Enqueuing jobs is really straight forward, but it only works when all the jobs are in Elixir.

I’ve released Oban v0.8.0, AKA “Ben Wilson Edition”. This is a pretty big release that contains one critical change—the introduction of an table to track heartbeats and dropping the use of advisory locks entirely. This will reduce the amount of log noise (rampant warnings) that we all see, and it improves the reliability of job recovery as well.

If all goes well this is the last big set of changes before 1.0.0 :sunny:

From the CHANGELOG

Added

  • [Oban.Job] Add an attempted_by column used to track the node, queue and producer nonce that attempted to execute a job.

  • [Oban.Beat] Add a new oban_beats table, used by producers to publish “pulse” information including the node, queue, running jobs and other information
    previously published by gossip notifications.

    Beat records older than one hour are pruned automatically. Beat pruning respects the :disabled setting, but it ignores length and age configuration. The goal is to prevent bloating the table with useless historic information—each queue generates one beat a second, 3,600 beat records per hour even when the queue is idle.

Changed

  • [Oban.Executor] Don’t swallow an ArgumentError when raised by a worker’s backoff function. @balexand

  • [Oban.Notifier] Remove gossip notifications entirely, superseded by pulse activity written to oban_beats.

  • [Oban.Query] Remove all use of advisory locks!

  • [Oban.Producer] Periodically attempt to rescue orphans, not just at startup. By default a rescue is attempted once a minute and it checks for any executing jobs belonging to a producer that hasn’t had a pulse for more than a minute.

Fixed

  • [Oban.Worker] Validate worker options after the module is compiled. This allows dynamic configuration of compile time settings via module attributes, functions, Application.get_env/3, etc.
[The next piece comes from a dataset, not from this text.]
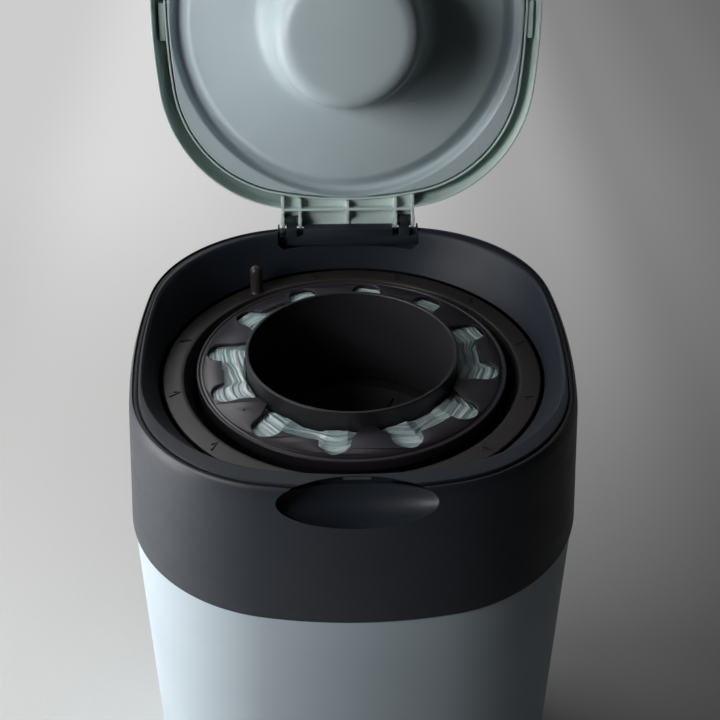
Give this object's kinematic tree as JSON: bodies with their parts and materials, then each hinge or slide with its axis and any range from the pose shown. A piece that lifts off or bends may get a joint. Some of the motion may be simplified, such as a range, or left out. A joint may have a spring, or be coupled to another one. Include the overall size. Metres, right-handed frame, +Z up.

  • [Oban.Query] Remove scheduled_at check from job fetching query. This could prevent available jobs from dispatching when the database’s time differed from the system time. @seanwash

  • [Oban.Migrations] Fix off-by-one error when detecting the version to migrate up from.

8 Likes

How different is this compared to using something like broadway?

:heart_eyes:

Oban in general? I mean it’s a persistent job queue in the classical sense, whereas Broadway is more a data processing pipeline. The difference is that each item in a job queue is usually a discrete piece of work, whereas individual items in a data processing pipeline are usually part of some data stream. This has a lot of implications with respect to API, implementation, performance, etc.

3 Likes

Is this (heartbeat/pulse tracking) an established/well known technique? I tried to google it but didn’t find relevant results (btw, the search query “postgres pulse tracking” yields the Oban Github repo as the first hit :slight_smile: )

2 Likes

Many systems use heartbeats to indicate that they are still alive (i.e. Phoenix Channels), but they aren’t typically persistent. The technique used in Oban is derived from how Kiq/Sidekiq use heartbeats to track activity. Those libraries are built on Redis and use a complex system of hash objects and timeouts, while Oban is able to use a single table for tracking.

2 Likes

Since using Oban in a couple apps, my Postgres logs grow by tens of gigabytes per day. I suppose it may be due to the heartbeat. The logs actually consumed all disk and crashed one of my servers. Now that I’m aware it’s easy to prevent. Oban works great, but pay attention to the size of your Postgres logs!

1 Like

The log size issue was due to advisory locks, which are no longer used, largely for that exact reason!

Advisory locks themselves are very lightweight, but they are owned by the connection that took the lock initially. When any other connection attempts to release the lock Postgres logs a big fat WARNING. This situation happens constantly because the connection checked out from the db pool is random—the larger the pool the less likely that the checked out connection owned the advisory lock.

The new system writes rows to an oban_beats table and operates warning free. Definitely upgrade to 0.8.0 if you haven’t already!

6 Likes

Aah - didn’t read the notice!! Just upgraded. From midnight to 06:00 with old Oban, Postgres generated 13Gb of log data. After upgrade and watching the system for 30 minutes with two live apps, I see zero heartbeat data in the postgres logs. Yahoo! :slightly_smiling_face:

3 Likes

Really pleased to hear that it worked as expected! :yellow_heart:

As a side benefit, the new approach is more reliable—if a producer crashes the jobs can be recovered right away on startup, whereas with advisory locks they wouldn’t be recovered until the system restarted. (I wrote about that in more detail on Slack through a thread with @chrismccord, but it isn’t available anymore).

Same! Just FYI here’s a screenshot from one of my Oban apps - a WIP cron-style job scheduler used internally. Oban and LiveView work well together!

Here’s the source: GitHub - andyl/jobex: Cron-like Workflow

9 Likes

Is there a way to use Oban.insert in a multi, with function passing in order to get a result from a previous insert’s result?

1 Like

Calling it within Ecto.Multi.run should work just fine.

1 Like

@sorentwo is there way to check out the Web UI, that is in development ?

1 Like

@LostKobrakai is correct, you can call it with Multi.run just fine. That’s all that Oban’s Multi support is really doing anyhow.

Okay, thank you. That is what I was doing, and it’s working fine, but wasn’t sure if that was the correct method.